Short task ▸ Exactly the lines from the start of the data through the line containing "const HOOD_RISE_STEP = 0.01;" should be output, with both ends kept and nothing added.
>>>
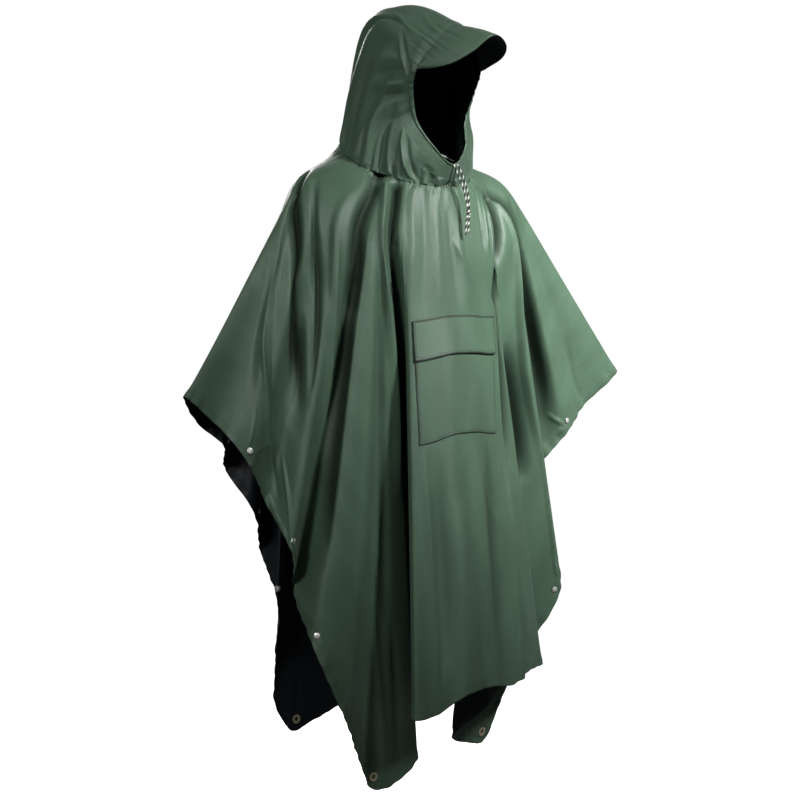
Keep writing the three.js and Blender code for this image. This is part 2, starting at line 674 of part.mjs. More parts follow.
// Every fold is a smooth bump across its angle; it is small at the seam, highest low in the hood,
// and fades at its reach
function hoodFoldHeight(angle, rise) {
  let height = 0;
  for (const fold of hoodFolds) {
    const away = abs(((angle - fold.angle + 540) % 360) - 180) / fold.halfWidth;
    const across = away < 1 ? (0.5 + 0.5 * cos(PI * away)) : 0;
    const onward = HOOD_FOLD_AT_SEAM + (1 - HOOD_FOLD_AT_SEAM) * (rise / fold.reach);
    const along = onward < 1 ? sin(PI * onward) : 0;
    height += fold.height * across * along;
  }
  return height;
}

const HOOD_ANGLE_STEP = 1;
const HOOD_RISE_STEP = 0.01;

function hoodFace(angle, rise) {
  const point = hoodPlain(angle, rise);
  const up = hoodPlain(angle, rise + HOOD_RISE_STEP).sub(hoodPlain(angle, rise - HOOD_RISE_STEP));
  const round = hoodPlain(angle + HOOD_ANGLE_STEP, rise).sub(hoodPlain(angle - HOOD_ANGLE_STEP, rise));
  const normal = round.cross(up).normalize();
  point.addScaledVector(normal, hoodFoldHeight(angle, rise));
  return { point, normal };
}

const HOOD_AROUND = 56;
const HOOD_UP = 9;

function buildHood() {
  const outer = [];
  const inner = [];
  for (let i = HOOD_UP; i >= 0; i -= 1) {
    const faces = [];
    for (let j = 0; j < HOOD_AROUND; j += 1) faces.push(hoodFace((360 * j) / HOOD_AROUND, i / HOOD_UP));
    outer.push(faces.map((face) => face.point));
    inner.push(faces.map((face) => face.point.clone().addScaledVector(face.normal, -CLOTH)));
  }
  addPiece('hood', wall(outer, inner, true), CLOTH_LOOK);
}

buildHood();

// The brim: a stiffened crescent from the top of the face opening to its free edge, arched upwards
const brimAt = loopCurve(namedRows(BRIM_COLUMNS, BRIM_EDGE), 'angle', ['x', 'y', 'z']);
const BRIM_FROM = 106;
const BRIM_ACROSS = 22;
const BRIM_OUT = 4;
const BRIM_START = 0.5;

function buildBrim() {
  const outer = [];
  const inner = [];
  for (let i = 0; i <= BRIM_OUT; i += 1) {
    const outerRow = [];
    const innerRow = [];
    for (let j = 0; j <= BRIM_ACROSS; j += 1) {
      const angle = BRIM_FROM + ((360 - 2 * BRIM_FROM) * j) / BRIM_ACROSS;
      const root = hoodFace(angle, 1).point;
      const tip = brimAt(angle);
      const out = new THREE.Vector3(tip.x, tip.y, tip.z).sub(root);
      const round = hoodPlain(angle + HOOD_ANGLE_STEP, 1).sub(hoodPlain(angle - HOOD_ANGLE_STEP, 1));
      const normal = round.cross(out).normalize();
      if (normal.z < 0) normal.negate();
      const reach = i / BRIM_OUT;
      const start = BRIM_START * (1 - reach);
      const point = root.clone().addScaledVector(out, reach)
        .addScaledVector(out.clone().normalize(), start)
        .addScaledVector(normal, BRIM_ARCH * hump(reach));
      outerRow.push(point);
      innerRow.push(point.clone().addScaledVector(normal, -BRIM_THICKNESS));
    }
    outer.push(outerRow.reverse());
    inner.push(innerRow.reverse());
  }
  addPiece('hood_brim', wall(outer, inner, false), CLOTH_LOOK);
}

buildBrim();

// The drawcord: two strands out of the channel's ends, a knot that joins them, and their two tails
function buildCord(name, route) {
  const path = new THREE.CatmullRomCurve3(route.points.map((point) => new THREE.Vector3(...point)));
  const section = new THREE.Shape();
  for (let side = 0; side < CORD_SIDES; side += 1) {
    const angle = (2 * PI * side) / CORD_SIDES;
    if (side === 0) section.moveTo(CORD_RADIUS, 0);
    else section.lineTo(CORD_RADIUS * cos(angle), CORD_RADIUS * sin(angle));
  }
  const tube = new THREE.ExtrudeGeometry(section, { steps: route.steps, extrudePath: path });
  addPiece(name, tube, CORD_LOOK);
}

for (const [name, route] of Object.entries(CORD_ROUTES)) buildCord(name, route);

const knot = new THREE.SphereGeometry(1, CORD_KNOT.sides, CORD_KNOT.rings);
knot.rotateX(PI / 2);
knot.scale(CORD_KNOT.halfWidth, CORD_KNOT.halfWidth, CORD_KNOT.halfHeight);
const knotMesh = addPiece('drawcord_knot', knot, CORD_LOOK);
knotMesh.position.set(CORD_KNOT.x, CORD_KNOT.y, CORD_KNOT.z);

export default poncho;
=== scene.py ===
# %% [markdown]
# # A hooded rain poncho of coated ripstop cloth
# This lesson builds a worn rain poncho: one long sheet of thin coated cloth with a gathered hood
# sewn into its middle. The sheet falls from the shoulders in deep folds. It is worked out from its
# cut, line by line, so that every line of cloth keeps the length that it was cut to.

# %% Load the frame
import math
import bpy
import numpy as np
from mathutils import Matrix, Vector


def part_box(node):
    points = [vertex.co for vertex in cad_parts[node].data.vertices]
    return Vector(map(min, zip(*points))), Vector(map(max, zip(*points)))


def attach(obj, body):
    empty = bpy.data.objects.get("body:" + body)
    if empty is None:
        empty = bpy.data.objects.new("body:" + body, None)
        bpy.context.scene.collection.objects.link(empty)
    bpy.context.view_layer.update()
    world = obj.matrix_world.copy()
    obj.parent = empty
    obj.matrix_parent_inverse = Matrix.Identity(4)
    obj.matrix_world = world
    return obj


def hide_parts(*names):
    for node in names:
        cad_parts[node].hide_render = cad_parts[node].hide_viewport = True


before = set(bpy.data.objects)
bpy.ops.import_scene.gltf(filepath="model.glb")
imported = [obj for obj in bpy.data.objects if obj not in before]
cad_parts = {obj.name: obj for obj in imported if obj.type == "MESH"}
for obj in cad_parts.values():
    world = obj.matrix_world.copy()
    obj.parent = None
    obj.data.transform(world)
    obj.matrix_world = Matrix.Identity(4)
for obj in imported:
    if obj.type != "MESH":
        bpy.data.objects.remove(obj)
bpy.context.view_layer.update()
MM = 0.001

# %% [markdown]
# ## The camera
# The photo looks at the wearer's right front from a little above. The camera stands four metres
# away with a long lens, so near and far folds keep nearly the same scale.

# %% The camera
CAMERA_AZIMUTH = -35.0
CAMERA_ELEVATION = 5.0
CAMERA_DISTANCE = 4.0
CAMERA_LENS = 93.6
CAMERA_SENSOR = 36.0
PHOTO_WIDTH = 800.0
CAMERA_TARGET = Vector((-0.008, 0.0055, -0.477))


def place_camera():
    """Puts the camera at target + distance x direction, where the direction is the azimuth and
    elevation turned into a unit vector, and turns it back to the target."""
    turn = math.radians(CAMERA_AZIMUTH)
    rise = math.radians(CAMERA_ELEVATION)
    direction = Vector((math.sin(turn) * math.cos(rise), -math.cos(turn) * math.cos(rise),
                        math.sin(rise)))
    data = bpy.data.cameras.new("camera")
    data.lens = CAMERA_LENS
    data.sensor_width = CAMERA_SENSOR
    data.clip_end = 100.0
    camera = bpy.data.objects.new("camera", data)
    bpy.context.scene.collection.objects.link(camera)
    camera.location = CAMERA_TARGET + direction * CAMERA_DISTANCE
    camera.rotation_euler = (-direction).to_track_quat("-Z", "Y").to_euler()
    bpy.context.scene.camera = camera
    return camera


camera = place_camera()
print("Camera at", tuple(round(value, 3) for value in camera.location))

# %% [markdown]
# ## The cut and the fall of the sheet
# All sizes are in millimetres until a mesh is made. The sheet is a rectangle with a neck hole.
# Each row of the table is one line of cloth from the shoulder to the edge: its angle at the edge
# and at the shoulder on the flat sheet, the place in plan of its lower end, and the length taken
# up by small creases.

# %% The sizes
HALF_WIDTH = 728.0
FRONT_LENGTH = 1072.0
BACK_LENGTH = 1098.0
CORNER_RADIUS = 26.0
FOLD_LINE_BEHIND_NECK = (BACK_LENGTH - FRONT_LENGTH) / 2
NECK_RADIUS = 125.0
SHOULDER_RADIUS = 250.0
YOKE = SHOULDER_RADIUS - NECK_RADIUS
BEND = 55.0
NECK_HALF_WIDTH, NECK_HALF_DEPTH, NECK_MIDDLE_Z, NECK_FRONT_DROP = 120.0, 133.0, -21.0, 50.0
SHOULDER_HALF_WIDTH, SHOULDER_HALF_DEPTH = 240.0, 160.0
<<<
Task response ▸
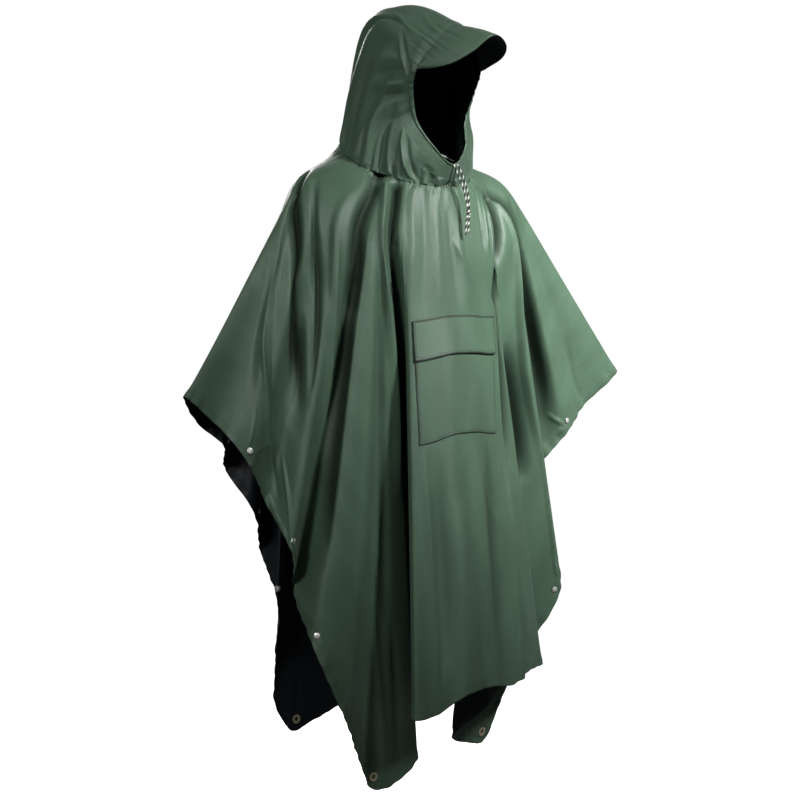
Keep writing the three.js and Blender code for this image. This is part 2, starting at line 674 of part.mjs. More parts follow.
// Every fold is a smooth bump across its angle; it is small at the seam, highest low in the hood,
// and fades at its reach
function hoodFoldHeight(angle, rise) {
  let height = 0;
  for (const fold of hoodFolds) {
    const away = abs(((angle - fold.angle + 540) % 360) - 180) / fold.halfWidth;
    const across = away < 1 ? (0.5 + 0.5 * cos(PI * away)) : 0;
    const onward = HOOD_FOLD_AT_SEAM + (1 - HOOD_FOLD_AT_SEAM) * (rise / fold.reach);
    const along = onward < 1 ? sin(PI * onward) : 0;
    height += fold.height * across * along;
  }
  return height;
}

const HOOD_ANGLE_STEP = 1;
const HOOD_RISE_STEP = 0.01;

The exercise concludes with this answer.